What it means – FATCA Form 9838: – Form Nation’s most deadly and profitable form – An Analysis
FBAR Scholar Hale Sheppard has written a comprehensive article on FATCA Form 8938 and what it means for U.S. citizens living abroad. The reasons why this article are important have been well articulated by Just Me. You will find the article on the ACA site. The following comment about Mr. Sheppard’s analysis is deserving of a post on its own:
Bless you @Just Me for making this available to us.
The Hale Sheppard article is well worth reading. He makes the complexities more comprehensible (though still hard for the layperson to fully grasp) and explains the size of the jeopardy – even for inadvertent errors – very clearly. If this isn’t killing an international taxpayer gnat with a ton weight, then it is hard to see how it could get worse – short of just summarily executing any US citizen abroad and seizing their entire assets like a despot might. Basically, after you read this, to me, (if you were in any doubt at all still up to now), the hazard of remaining a US citizen and living abroad is unsupportable. The hazards that 8938 imposes so far exceed that of the FBAR, and it looks so much more intricate in its design, that there will no doubt be many many more innocents caught unaware, taxpayer and preparer alike – which the IRS and Congress and the GAO are very well aware of (and Sheppard notes). They have deliberately chosen not to do anything about it, even in the face of professional feedback alerting them to the substantial risks that have been created for those required to file it, and their preparers.
It is so far in the opposite direction of what the Taxpayer Advocate has advised in terms of complexity and making compliance readily achievable for the average person. No talk of the tax code being tackled for reform will probably ever touch this one – as it is designed for maximum penalty revenue generation – and the provisions allow the IRS to take away any safeguards that may even usually exist in terms of SOL, etc. The penalties are layered, draconian and confiscatory. And, again, this is entirely the case without any actual US tax assessed or owed. The assets reported and penalized are – just like the FBARs, entirely post-tax, legal and most often may have zero US source or connection. So the damage will be done to the innocent and the otherwise compliant, and recourse is either not available, or would come with such complexity and cost as to completely obliterate an individual and their household – a thousand times more in scale than what we currently face. Sheppard notes that not only would any attempt at any recourse require considerable money and time to mount a defense, but that it would involve several venues – not just Tax court.

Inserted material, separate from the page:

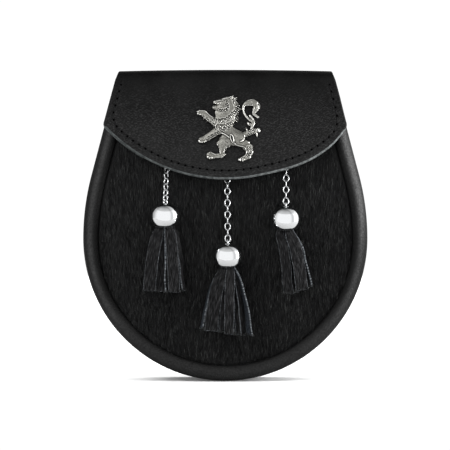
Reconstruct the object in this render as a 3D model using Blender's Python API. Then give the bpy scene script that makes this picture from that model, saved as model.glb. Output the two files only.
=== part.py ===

The US has gone utterly insane, and there is no recourse but to remove oneself. Imagine an annual government mandated lottery, where every year, you are forced to participate in a ritual imposed by a despot far far away, and you can never know what they will do to make the jeopardy harder and harder to avoid, (often to be applied retroactively), even if you are trying to follow the rules and be compliant. Any normal life event – operating a business, getting a loan or mortgage, inheriting from family, etc. could tip you over the reporting threshold – especially as with age, if lucky, your wages, and savings increased – even slowly. The peak of the jeopardy will come when you are a senior, and have less ability to cope with your own affairs, and the most savings at stake. So, eventually someone else might also be exposed to the jeopardy – on your behalf. If you’re both deemed US taxable persons – that is two or more people at direct risk, plus both family’s assets. Don’t even understand how this affects even modest estates, but it can’t possibly be good.
After you read this article – and see the many sources Sheppard had to consult to put this together, ask yourself, what sane individuals could possibly think that those of us abroad can fully comprehend these rules, and comply without error? There will no doubt be additional complexity and contradictions added as time goes on, and the reporting thresholds could be lowered at any time if Congress so chooses.
Given too that the situation of the non-US spouse is jeopardized when the US taxable person is jeopardized, that makes joint assets even more at risk. And even if there weren’t joint assets, a life-altering debt for one is a life-altering debt for the whole household. Again, all this is the case without even one cent of US tax actually owed – on already taxed assets – reported in full to the countries where we live.
No US citizen resident faces this scale of reporting and jeopardy.
I encourage you to read Mr. Sheppards’s analysis and then see if you agree with the above comment. I suggest:
1. There will be no possibility of being compliant without engaging expensive “cross border professionals“. U.S. citizenship is now impossibly expensive to retain.
2. There will be fewer and fewer cross border professionals who will even be willing to risk being involved in all this.
3. The IRS is requiring that tax preparers be licensed which will also reduce the number of U.S. tax preparers.
4. Those professionals who will take this work on will become more and more expensive. Many of you will simply not have the money to remain compliant even if you wanted to.
5. My belief is that the “end game” is to compile a registry of the assets of U.S citizens abroad and then confiscate them or their value (or what is left after the penalties have been levied).
6. In my opinion, you should renounce your U.S. citizenship at the earliest opportunity. It’s no wonder that renunciations are soaring under the Obama administration.
As I write this, I wonder how this can even be happening. The U.S. government has launched a vicious, unprovoked and unprincipled attack on U.S. citizens abroad. Why? I simply can’t understand it.